A soil engineer rates the potential change of volume in a soil by the plasticity index (PI). The PI is the range of moisture content in which the soil remains plastic. The higher the PI rating, the greater the shrink-swell potential. The foundation design should be based on a report generated from a soil test. Color does not affect the expansiveness of clay; clay can be black, gray, orange, etc. Silts or sands obtain bearing strength by friction, and clays obtain bearing strength by cohesion.

It is important that an inspector be familiar with the areas that he or she inspects because of the local soil conditions. A prudent inspector needs to be knowledgeable about the various requirements of the local and national codes for good construction practice. However, a real estate inspector does not inspect to codes and is not a code inspector, but having the knowledge will help when inspecting the property.

There are factors other than the type of soil that influence the construction of a foundation.

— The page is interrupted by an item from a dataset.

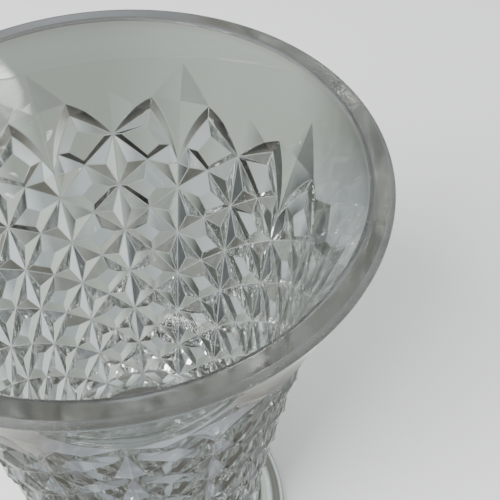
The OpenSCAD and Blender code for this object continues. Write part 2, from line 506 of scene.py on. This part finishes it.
def combine(nodes, links, how, share, a, b):
    """Mixes, multiplies or adds two colours. Each of share, a and b is a value or a socket."""
    node = nodes.new("ShaderNodeMix")
    node.data_type = "RGBA"
    node.blend_type = how
    for name, given in (("Factor", share), ("A", a), ("B", b)):
        if isinstance(given, bpy.types.NodeSocket):
            links.new(given, node.inputs[name])
        else:
            node.inputs[name].default_value = given
    return node.outputs["Result"]


def scaled(colour, factor):
    return (*[c * factor for c in colour], 1)


# ---------------------------------------------------------------- crystal
CRYSTAL_IOR = 1.54
GLASS_TINT = (0.49, 0.52, 0.488)
# Tint is added at each surface, so a deeper tint stands for the depth of glass in the solid foot.
FOOT_TINT = (0.41, 0.445, 0.42)
SATIN_TINT = (0.41, 0.43, 0.405)
# Painted shade at the rim: the darker, warmer colour that the top band of the glass is mixed towards
RIM_PAINTED_SHADE = (0.32, 0.31, 0.275)
TINT_SPREAD = 0.03

# Slow waves and fine grain of hand polishing, in millimetres wide and high
WAVE_SIZE = 9
WAVE_HEIGHT = 0.03
GRAIN_SIZE = 0.5
CLEAR_GRAIN = 0.002
SATIN_GRAIN = 0.03

# Roughness of the satin facets, of the worn rim, and added where a patch is cloudiest
SATIN_HAZE = 0.42
RIM_HAZE = 0.14
PATCH_HAZE = 0.03
PATCH_SIZE = 25
CLOUD_START = 0.45
CLOUD_FULL = 0.7

# Height of the band below the top of the rim in which its haze and its painted shade fade away
RIM_BAND = 3.0

EDGE_WIDTH = 0.2
EDGE_ANGLE = 4
EDGE_STEPS = 2


def polish(nodes, links, place, grain):
    """Surface direction, with fine grain on slow waves."""
    slow = bump(nodes, links, noise(nodes, links, place, WAVE_SIZE, detail=1), WAVE_HEIGHT)
    fine = bump(nodes, links, noise(nodes, links, place, GRAIN_SIZE), grain)
    links.new(slow.outputs["Normal"], fine.inputs["Normal"])
    return fine.outputs["Normal"]


def tint_with_rim_shade(nodes, links, patches, rim, tint):
    """Tint that changes a little from patch to patch, with painted shade that makes it darker and
    warmer at the rim.
    """
    darker, lighter = scaled(tint, 1 - TINT_SPREAD), scaled(tint, 1 + TINT_SPREAD)
    patchy = combine(nodes, links, "MIX", patches, darker, lighter)
    return combine(nodes, links, "MIX", rim, patchy, scaled(RIM_PAINTED_SHADE, 1))


def glass_haze(nodes, links, patches, rim, haze):
    """Roughness, with cloudy patches and a worn rim."""
    cloud = ranged(nodes, links, patches, CLOUD_START, CLOUD_FULL, haze, haze + PATCH_HAZE)
    worn = nodes.new("ShaderNodeMath")
    worn.operation = "MULTIPLY_ADD"
    worn.inputs[1].default_value = RIM_HAZE
    links.new(rim, worn.inputs[0])
    links.new(cloud, worn.inputs[2])
    return worn.outputs["Value"]


def crystal(name, tint, grain, haze):
    """Glass with a tint, and with a grain in millimetres and a haze as a roughness."""
    material = bpy.data.materials.new(name)
    material.use_nodes = True
    nodes, links = material.node_tree.nodes, material.node_tree.links
    shader = nodes["Principled BSDF"]
    shader.inputs["Transmission Weight"].default_value = 1.0
    shader.inputs["IOR"].default_value = CRYSTAL_IOR
    place = nodes.new("ShaderNodeTexCoord").outputs["Object"]
    level = nodes.new("ShaderNodeSeparateXYZ")
    links.new(place, level.inputs[0])
    # Top band of the rim: it sets the rim's painted shade in the tint and the worn rim's roughness
    rim = ranged(nodes, links, level.outputs["Z"], (HEIGHT - RIM_BAND) * MM, HEIGHT * MM, 0, 1)
    patches = noise(nodes, links, place, PATCH_SIZE)
    links.new(polish(nodes, links, place, grain), shader.inputs["Normal"])
    links.new(tint_with_rim_shade(nodes, links, patches, rim, tint), shader.inputs["Base Color"])
    links.new(glass_haze(nodes, links, patches, rim, haze), shader.inputs["Roughness"])
    return material


def finish_piece(piece, glass):
    """Eases the cut edges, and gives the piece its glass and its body."""
    bevel = piece.modifiers.new("eased_edges", "BEVEL")
    bevel.limit_method = "ANGLE"
    bevel.angle_limit = math.radians(EDGE_ANGLE)
    bevel.width = EDGE_WIDTH * MM
    bevel.segments = EDGE_STEPS
    bevel.use_clamp_overlap = False
    piece.data.materials.append(glass)
    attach(piece, "root")


finish_piece(bowl_glass, crystal("crystal", GLASS_TINT, CLEAR_GRAIN, 0))
finish_piece(foot_glass, crystal("crystal_foot", FOOT_TINT, CLEAR_GRAIN, 0))
# The bowl's second glass is for the satin facet on one side of each tall spike.
bowl_glass.data.materials.append(crystal("crystal_satin", SATIN_TINT, SATIN_GRAIN, SATIN_HAZE))
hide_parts("rim_collar", "cut_wall", "bowl_base")
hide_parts("foot")

# ---------------------------------------------------------------- floor
FLOOR_SIZE = 8
PAPER_TINT = (0.86, 0.86, 0.85)
PAPER_TINT_SPREAD = 0.02
PAPER_GRAIN_SIZE = 2.5
PAPER_ROUGHNESS = 0.9


def paper(name):
    """Matt paper with a faint grain."""
    material = bpy.data.materials.new(name)
    material.use_nodes = True
    nodes, links = material.node_tree.nodes, material.node_tree.links
    shader = nodes["Principled BSDF"]
    shader.inputs["Roughness"].default_value = PAPER_ROUGHNESS
    place = nodes.new("ShaderNodeTexCoord").outputs["Object"]
    tone = nodes.new("ShaderNodeValToRGB")
    tone.color_ramp.elements[0].color = scaled(PAPER_TINT, 1 - PAPER_TINT_SPREAD)
    tone.color_ramp.elements[1].color = scaled(PAPER_TINT, 1)
    links.new(noise(nodes, links, place, PAPER_GRAIN_SIZE), tone.inputs["Fac"])
    links.new(tone.outputs["Color"], shader.inputs["Base Color"])
    return material


bpy.ops.mesh.primitive_plane_add(size=FLOOR_SIZE)
floor = bpy.context.object
floor.name = "floor"
floor.data.materials.append(paper("floor_paper"))
# In the glass, the lower half of the room is seen in place of the floor.
floor.visible_transmission = False
floor.visible_glossy = False

# ---------------------------------------------------------------- the room
WHITE = (1, 1, 1)
GREY_GREEN = (0.95, 1.0, 0.94)
WARM_GREY = (1.06, 0.98, 0.90)
COOL_GREY = (0.93, 0.99, 1.06)
LILAC_GREY = (0.92, 0.98, 1.12)

# Elevation in degrees, brightness and tint. The far side is pale low down, with a dark band under
# the horizon. The window side lies behind the camera. Below the horizon the room is seen in the
# glass and past the edge of the floor.
FAR_SIDE = [
    (-90, 1.10, LILAC_GREY),
    (-80, 0.85, LILAC_GREY),
    (-70, 0.38, WARM_GREY),
    (-60, 0.66, GREY_GREEN),
    (-54, 1.10, COOL_GREY),
    (-47, 1.16, COOL_GREY),
    (-42, 0.92, GREY_GREEN),
    (-34, 0.92, GREY_GREEN),
    (-29, 0.32, WARM_GREY),
    (-23, 0.07, WARM_GREY),
    (-15, 0.07, WARM_GREY),
    (-5, 0.50, COOL_GREY),
    (25, 0.60, COOL_GREY),
    (65, 0.38, WARM_GREY),
    (90, 1.80, WHITE),
]
WINDOW_SIDE = [
    (-90, 1.10, LILAC_GREY),
    (-80, 0.80, LILAC_GREY),
    (-70, 0.20, WARM_GREY),
    (-32, 0.22, WARM_GREY),
    (-18, 0.75, COOL_GREY),
    (30, 0.95, COOL_GREY),
    (90, 1.80, WHITE),
]
# Direction's X, from -1 at the left to 1 at the right, and the share of the far side's light there
ACROSS = [
    (-1, 1.45),
    (-0.28, 1.80),
    (-0.18, 0.86),
    (-0.05, 0.88),
    (0.03, 1.06),
    (0.10, 1.17),
    (0.20, 1.19),
    (0.30, 0.22),
    (1, 0.26),
]
# Direction's Y at which the window side ends, and at which the far side is whole
WINDOW_SIDE_END = -0.10
FAR_SIDE_WHOLE = 0.34

# A lamp behind a soft cover: its direction, half its width in degrees, and its brightness
LAMP_SIDE = (0.70, -0.72, 0.03)
LAMP_SPREAD = 8
LAMP_LIGHT = 22


def on_ramp(part):
    """Place on a ramp, from 0 to 1, of a part of the direction, from -1 to 1."""
    return (1 + part) / 2


def direction_parts(nodes, links, direction):
    """X, Y and Z of the direction, as places on a ramp."""
    halved = nodes.new("ShaderNodeVectorMath")
    halved.operation = "MULTIPLY_ADD"
    halved.inputs[1].default_value = (0.5, 0.5, 0.5)
    halved.inputs[2].default_value = (0.5, 0.5, 0.5)
    parts = nodes.new("ShaderNodeSeparateXYZ")
    links.new(direction, halved.inputs[0])
    links.new(halved.outputs["Vector"], parts.inputs[0])
    return parts.outputs["X"], parts.outputs["Y"], parts.outputs["Z"]


def room_ramp(nodes, links, value, stops):
    """Light along one part of the direction, with a brightness and tint at each stop."""
    ramp = nodes.new("ShaderNodeValToRGB")
    elements = ramp.color_ramp.elements
    for _ in stops[2:]:
        elements.new(0.5)
    for element, (part, light, tint) in zip(elements, stops):
        element.position = on_ramp(part)
        element.color = scaled(tint, light)
    links.new(value, ramp.inputs["Fac"])
    return ramp.outputs["Color"]


def by_elevation(stops):
    return [(math.sin(math.radians(elevation)), light, tint) for elevation, light, tint in stops]


def two_sides(nodes, links, direction):
    """The window side, and past it the far side with its change across."""
    x, y, z = direction_parts(nodes, links, direction)
    window_side = room_ramp(nodes, links, z, by_elevation(WINDOW_SIDE))
    far_side = room_ramp(nodes, links, z, by_elevation(FAR_SIDE))
    across = room_ramp(nodes, links, x, [(part, light, WHITE) for part, light in ACROSS])
    shaded = combine(nodes, links, "MULTIPLY", 1, far_side, across)
    start, end = on_ramp(WINDOW_SIDE_END), on_ramp(FAR_SIDE_WHOLE)
    depth = ranged(nodes, links, y, start, end, 0, 1, "SMOOTHSTEP")
    return combine(nodes, links, "MIX", depth, window_side, shaded)


def lamp_glow(nodes, links, direction):
    """Light that is brightest towards the lamp and fades to nothing at its edge."""
    toward = nodes.new("ShaderNodeVectorMath")
    toward.operation = "DOT_PRODUCT"
    toward.inputs[1].default_value = Vector(LAMP_SIDE).normalized()
    links.new(direction, toward.inputs[0])
    edge = math.cos(math.radians(LAMP_SPREAD))
    return ranged(nodes, links, toward.outputs["Value"], edge, 1, 0, LAMP_LIGHT, "SMOOTHERSTEP")


def build_room():
    """A world whose light depends on the direction alone."""
    world = bpy.data.worlds.new("studio")
    bpy.context.scene.world = world
    world.use_nodes = True
    nodes, links = world.node_tree.nodes, world.node_tree.links
    direction = nodes.new("ShaderNodeTexCoord").outputs["Generated"]
    sides = two_sides(nodes, links, direction)
    lit = combine(nodes, links, "ADD", 1, sides, lamp_glow(nodes, links, direction))
    links.new(lit, nodes["Background"].inputs["Color"])


# ---------------------------------------------------------------- key light, in metres
KEY_PLACE = Vector((-0.55, -0.45, 0.95))
KEY_AIM = Vector((0, 0.1, 0))
KEY_WIDTH = 0.6
KEY_WATTS = 25


def add_key():
    """Square soft light, above and behind the camera on its left."""
    data = bpy.data.lights.new("key", "AREA")
    data.size = KEY_WIDTH
    data.energy = KEY_WATTS
    lamp = bpy.data.objects.new("key", data)
    bpy.context.collection.objects.link(lamp)
    lamp.location = KEY_PLACE
    lamp.rotation_euler = (KEY_AIM - KEY_PLACE).to_track_quat("-Z", "Y").to_euler()


# ---------------------------------------------------------------- camera
EYE = Vector((0.0142, -0.168, 0.3637))
HEADING = math.radians(5.45)
PITCH = math.radians(43.54)
ROLL = math.radians(-1.62)
LENS = 58.5
SENSOR_WIDTH = 36
SHIFT_X = 0.076
SHIFT_Y = -0.148
NEAREST = 0.01


def add_camera():
    """Looks from the front, turned to the right by HEADING and down by PITCH."""
    ahead = Vector((math.sin(HEADING), math.cos(HEADING), 0))
    forward = math.cos(PITCH) * ahead - math.sin(PITCH) * Vector((0, 0, 1))
    level = Vector((math.cos(HEADING), -math.sin(HEADING), 0))
    rise = level.cross(forward)
    right = math.cos(ROLL) * level + math.sin(ROLL) * rise
    up = math.cos(ROLL) * rise - math.sin(ROLL) * level
    data = bpy.data.cameras.new("camera")
    data.lens = LENS
    data.sensor_width = SENSOR_WIDTH
    data.shift_x = SHIFT_X
    data.shift_y = SHIFT_Y
    data.clip_start = NEAREST
    camera = bpy.data.objects.new("camera", data)
    bpy.context.collection.objects.link(camera)
    camera.matrix_world = Matrix((
        (right.x, up.x, -forward.x, EYE.x),
        (right.y, up.y, -forward.y, EYE.y),
        (right.z, up.z, -forward.z, EYE.z),
        (0, 0, 0, 1),
    ))
    bpy.context.scene.camera = camera


build_room()
add_key()
add_camera()

# Light is thrown from facet to facet inside cut glass, so a path may take many turns.
MOST_TURNS = 48
paths = bpy.context.scene.cycles
paths.max_bounces = MOST_TURNS
paths.glossy_bounces = MOST_TURNS
paths.transmission_bounces = MOST_TURNS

The topography is very important, as is whether the property is situated on a lake, creek or river; the depth of the frost line for the area; the depth of the water table or underground springs (although underground springs may not be active year-round)-all help determine the recommended depth and type of footing required.

Sometimes it is difficult because of the landscaping to visualize the topography of the property as it was before the structure was built, but in most cases the inspector is able to determine if (1) the property is located in an area of hills, (2) the property is cut out of a hillside or (3) the property is constructed on the side of a hill where it could be subject to erosion and/or mud slides. Other adverse conditions that the inspector should be aware of are whether the area is subject to earthquakes, wind loads or snow loads. Also, is the property located in an area where there are no codes, such as out in the country or in a small village?